++++ Supplied information

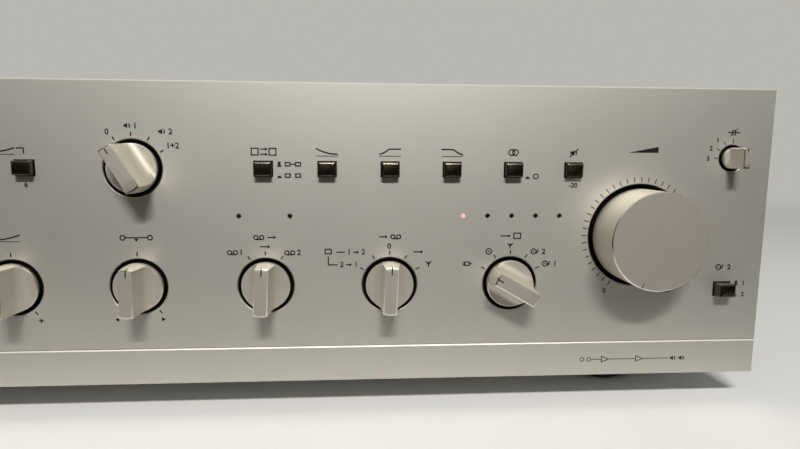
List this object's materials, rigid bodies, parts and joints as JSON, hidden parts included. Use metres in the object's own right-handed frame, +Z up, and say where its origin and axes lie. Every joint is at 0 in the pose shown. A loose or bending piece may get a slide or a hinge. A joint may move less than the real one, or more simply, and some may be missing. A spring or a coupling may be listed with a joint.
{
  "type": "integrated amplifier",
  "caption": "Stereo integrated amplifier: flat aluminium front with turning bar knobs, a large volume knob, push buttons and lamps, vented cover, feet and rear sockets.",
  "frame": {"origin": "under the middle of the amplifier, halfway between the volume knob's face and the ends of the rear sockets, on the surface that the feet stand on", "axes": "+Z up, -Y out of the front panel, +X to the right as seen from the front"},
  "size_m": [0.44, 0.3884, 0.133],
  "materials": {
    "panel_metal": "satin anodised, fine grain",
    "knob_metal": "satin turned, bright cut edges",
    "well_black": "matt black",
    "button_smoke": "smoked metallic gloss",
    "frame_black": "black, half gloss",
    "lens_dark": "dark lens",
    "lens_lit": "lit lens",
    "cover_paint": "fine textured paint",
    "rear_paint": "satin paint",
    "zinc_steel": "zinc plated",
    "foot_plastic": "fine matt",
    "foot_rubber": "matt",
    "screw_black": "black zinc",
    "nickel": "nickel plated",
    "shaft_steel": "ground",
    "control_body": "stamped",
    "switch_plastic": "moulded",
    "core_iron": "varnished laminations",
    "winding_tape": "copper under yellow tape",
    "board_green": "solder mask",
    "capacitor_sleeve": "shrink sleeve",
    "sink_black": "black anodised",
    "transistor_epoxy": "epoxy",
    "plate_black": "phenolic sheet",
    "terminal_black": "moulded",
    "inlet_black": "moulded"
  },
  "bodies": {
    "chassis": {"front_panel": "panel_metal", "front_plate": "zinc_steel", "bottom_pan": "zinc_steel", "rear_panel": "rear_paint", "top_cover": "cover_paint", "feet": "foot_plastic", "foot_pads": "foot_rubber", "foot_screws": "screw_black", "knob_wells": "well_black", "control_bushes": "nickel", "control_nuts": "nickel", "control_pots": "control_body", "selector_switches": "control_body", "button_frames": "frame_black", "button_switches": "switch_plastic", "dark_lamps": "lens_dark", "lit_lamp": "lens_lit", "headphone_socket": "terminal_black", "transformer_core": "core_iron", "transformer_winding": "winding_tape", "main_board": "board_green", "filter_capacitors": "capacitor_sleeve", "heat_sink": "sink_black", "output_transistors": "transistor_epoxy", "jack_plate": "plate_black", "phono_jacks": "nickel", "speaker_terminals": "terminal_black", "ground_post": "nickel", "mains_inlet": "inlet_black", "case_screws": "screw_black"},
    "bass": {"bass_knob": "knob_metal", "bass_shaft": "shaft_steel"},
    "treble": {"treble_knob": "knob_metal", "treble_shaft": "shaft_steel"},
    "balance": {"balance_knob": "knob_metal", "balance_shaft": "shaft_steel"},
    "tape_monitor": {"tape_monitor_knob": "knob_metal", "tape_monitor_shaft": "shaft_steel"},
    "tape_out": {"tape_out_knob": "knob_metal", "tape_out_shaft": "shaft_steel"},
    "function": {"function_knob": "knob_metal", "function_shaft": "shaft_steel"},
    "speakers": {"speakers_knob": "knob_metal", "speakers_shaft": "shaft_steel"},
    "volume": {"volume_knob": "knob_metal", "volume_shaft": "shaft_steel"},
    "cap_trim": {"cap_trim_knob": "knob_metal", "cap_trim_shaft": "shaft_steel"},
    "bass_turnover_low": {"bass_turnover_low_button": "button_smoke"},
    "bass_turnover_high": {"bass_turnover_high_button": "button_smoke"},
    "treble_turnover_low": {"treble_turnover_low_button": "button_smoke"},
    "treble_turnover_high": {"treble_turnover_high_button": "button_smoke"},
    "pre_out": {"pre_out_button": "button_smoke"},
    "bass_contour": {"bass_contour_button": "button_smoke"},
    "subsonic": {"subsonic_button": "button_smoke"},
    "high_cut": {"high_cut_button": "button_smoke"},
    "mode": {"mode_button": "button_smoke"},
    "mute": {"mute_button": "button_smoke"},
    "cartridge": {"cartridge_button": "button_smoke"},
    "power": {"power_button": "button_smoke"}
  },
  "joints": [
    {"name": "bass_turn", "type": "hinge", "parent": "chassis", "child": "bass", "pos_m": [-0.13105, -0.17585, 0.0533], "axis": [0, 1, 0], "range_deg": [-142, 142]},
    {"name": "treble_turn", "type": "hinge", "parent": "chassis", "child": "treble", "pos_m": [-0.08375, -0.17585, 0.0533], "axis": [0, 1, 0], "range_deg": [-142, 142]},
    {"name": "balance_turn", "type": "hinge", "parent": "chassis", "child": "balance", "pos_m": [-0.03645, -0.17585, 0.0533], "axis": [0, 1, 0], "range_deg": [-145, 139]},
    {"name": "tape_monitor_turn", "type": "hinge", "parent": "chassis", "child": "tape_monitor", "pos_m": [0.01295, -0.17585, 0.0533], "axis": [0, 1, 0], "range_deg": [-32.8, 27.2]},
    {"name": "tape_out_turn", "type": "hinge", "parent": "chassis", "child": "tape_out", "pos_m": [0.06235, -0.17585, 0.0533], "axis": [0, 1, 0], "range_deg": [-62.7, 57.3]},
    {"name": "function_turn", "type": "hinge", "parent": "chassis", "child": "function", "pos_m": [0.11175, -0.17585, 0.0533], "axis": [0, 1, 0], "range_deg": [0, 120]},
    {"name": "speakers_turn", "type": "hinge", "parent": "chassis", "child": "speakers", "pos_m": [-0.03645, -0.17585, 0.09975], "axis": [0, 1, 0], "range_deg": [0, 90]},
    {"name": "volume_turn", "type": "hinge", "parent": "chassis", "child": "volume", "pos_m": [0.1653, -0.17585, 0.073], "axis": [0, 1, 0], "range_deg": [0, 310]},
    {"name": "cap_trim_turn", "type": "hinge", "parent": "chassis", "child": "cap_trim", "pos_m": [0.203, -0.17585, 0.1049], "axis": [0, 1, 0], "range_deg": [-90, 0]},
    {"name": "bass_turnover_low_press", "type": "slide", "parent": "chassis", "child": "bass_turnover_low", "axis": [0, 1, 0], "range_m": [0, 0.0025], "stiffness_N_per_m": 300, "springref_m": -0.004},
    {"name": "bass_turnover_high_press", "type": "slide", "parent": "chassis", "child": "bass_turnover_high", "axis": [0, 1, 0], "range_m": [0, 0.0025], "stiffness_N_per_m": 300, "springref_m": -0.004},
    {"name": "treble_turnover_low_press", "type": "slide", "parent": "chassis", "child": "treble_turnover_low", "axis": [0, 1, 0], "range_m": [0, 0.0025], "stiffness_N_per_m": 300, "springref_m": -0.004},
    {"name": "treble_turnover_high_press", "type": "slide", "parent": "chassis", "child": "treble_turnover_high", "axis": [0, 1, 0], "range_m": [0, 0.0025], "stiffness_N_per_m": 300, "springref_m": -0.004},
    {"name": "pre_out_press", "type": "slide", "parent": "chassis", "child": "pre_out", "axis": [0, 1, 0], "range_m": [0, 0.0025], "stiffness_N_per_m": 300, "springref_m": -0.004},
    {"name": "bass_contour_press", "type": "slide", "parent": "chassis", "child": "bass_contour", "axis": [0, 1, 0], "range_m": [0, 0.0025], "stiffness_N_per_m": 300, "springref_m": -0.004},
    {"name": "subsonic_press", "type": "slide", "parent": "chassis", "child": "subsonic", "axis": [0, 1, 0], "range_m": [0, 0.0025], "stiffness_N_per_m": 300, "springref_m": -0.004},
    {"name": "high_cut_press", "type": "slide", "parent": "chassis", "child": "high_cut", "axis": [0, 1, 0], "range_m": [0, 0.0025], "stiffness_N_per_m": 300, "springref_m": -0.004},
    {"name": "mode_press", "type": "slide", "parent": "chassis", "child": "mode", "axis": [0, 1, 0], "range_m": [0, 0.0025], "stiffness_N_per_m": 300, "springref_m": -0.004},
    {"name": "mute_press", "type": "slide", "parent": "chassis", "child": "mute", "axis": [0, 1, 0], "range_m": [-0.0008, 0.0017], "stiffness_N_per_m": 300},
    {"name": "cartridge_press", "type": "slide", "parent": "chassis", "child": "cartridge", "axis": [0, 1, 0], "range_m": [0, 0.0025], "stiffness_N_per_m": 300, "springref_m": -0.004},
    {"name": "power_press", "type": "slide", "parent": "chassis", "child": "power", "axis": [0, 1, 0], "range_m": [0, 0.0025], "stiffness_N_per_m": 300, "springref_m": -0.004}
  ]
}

++++++++

Which lines of the data above contain "materials"? Copy each one.

List this object's materials, rigid bodies, parts and joints as JSON, hidden parts included. Use metres in the object's own right-handed frame, +Z up, and say where its origin and axes lie. Every joint is at 0 in the pose shown. A loose or bending piece may get a slide or a hinge. A joint may move less than the real one, or more simply, and some may be missing. A spring or a coupling may be listed with a joint.
  "materials": {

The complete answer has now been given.